How to Capture a Poem
Look for one at midnight
on the dark side of a backlit angel
or in the space between a sigh
and a word. Winter trees, those
elegant ladies dressed in diamonds
and white fur, may hide another.
Look for the rhythm in the feet
of a waltzing couple one, two, three-ing
in an empty hall, or in the sound
of any heartbeat, the breath of a sleeper,
the bossy rattle of keyboards in offices,
the skittering of paper blown along.
You could find a whole line
incised into stone or scrawled on sky.
Words float on air in buses, are bandied
on street corners, overheard in pubs,
caught in the pages of books, sealed
behind tight lips, marshalled as weapons.

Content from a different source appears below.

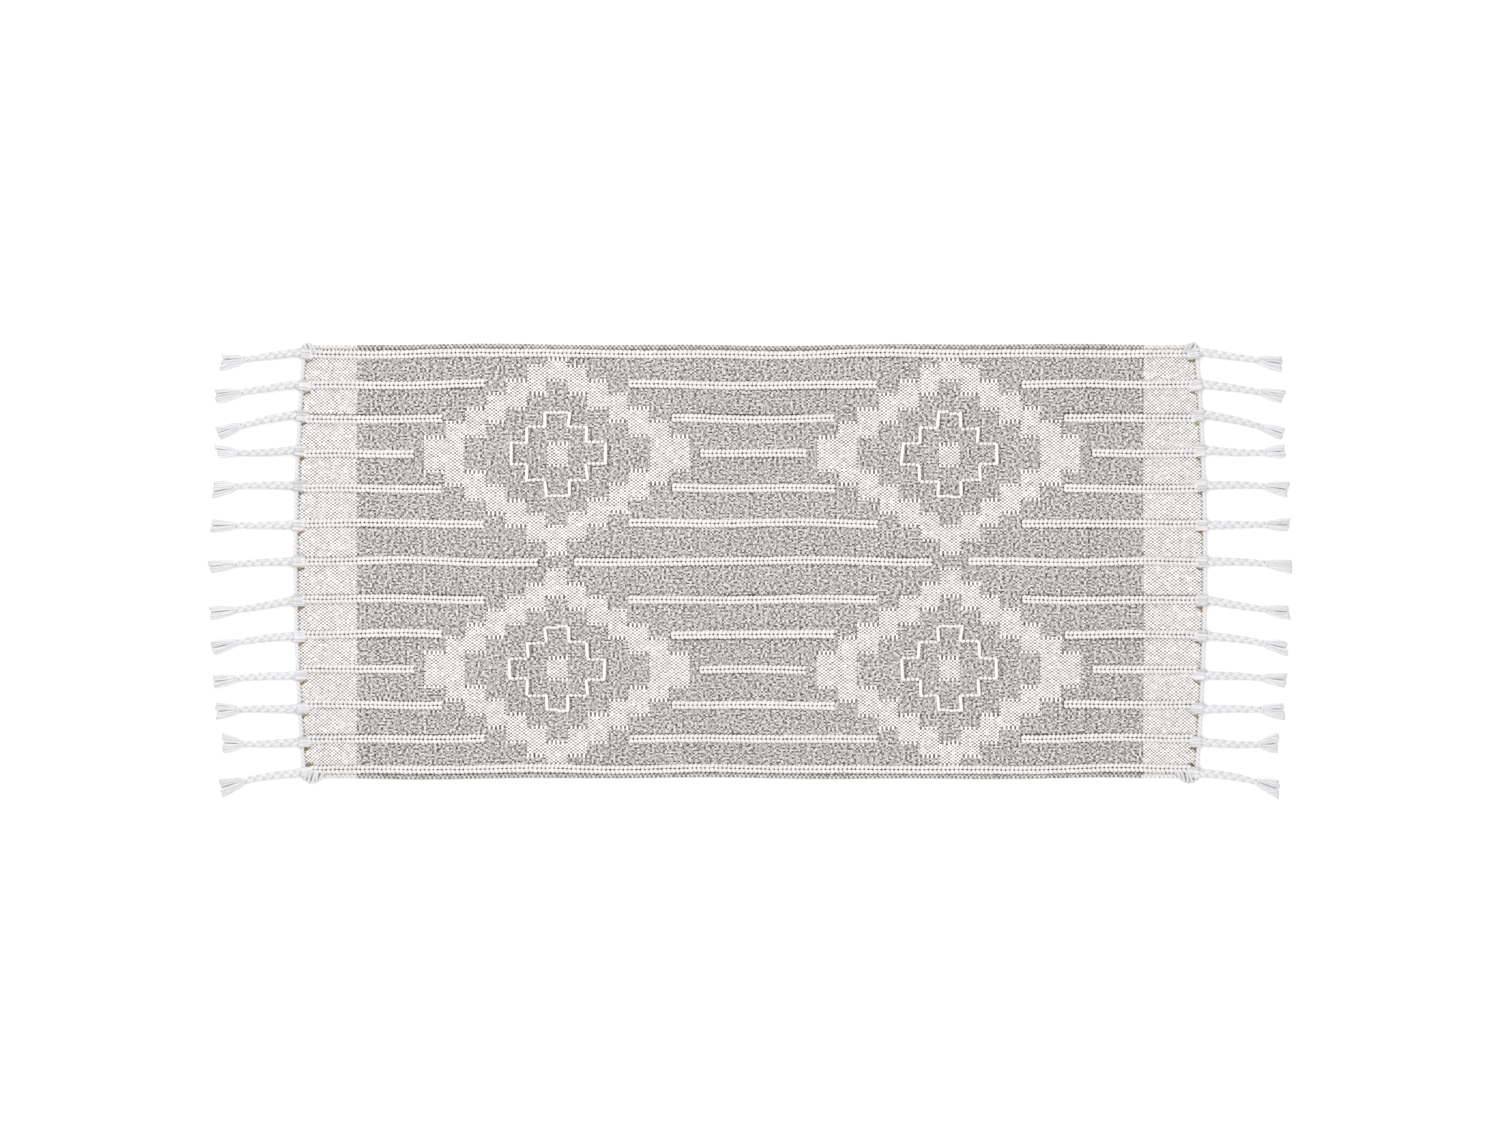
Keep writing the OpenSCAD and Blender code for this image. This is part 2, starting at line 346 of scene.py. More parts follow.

Supposing you can catch a poem,
it won’t tell you all it knows. Its voice
is a whisper through a wall, a streak of silk
going by, the scratch of a ghost, the creaks
of a house at night, the sound of the earth
vibrating in spring, with all its secret life.
You have to listen: the poem chooses itself,
takes shape and begins to declare what it is.
Honour the given, else it will become petulant.
When you have done your best,
you have to let it go. Season it with salt
from your body, grease it with oil from your skin.
Release it. It has nothing more to do
with you. You’re no more its owner
than you hold the wind. Never expect gratitude.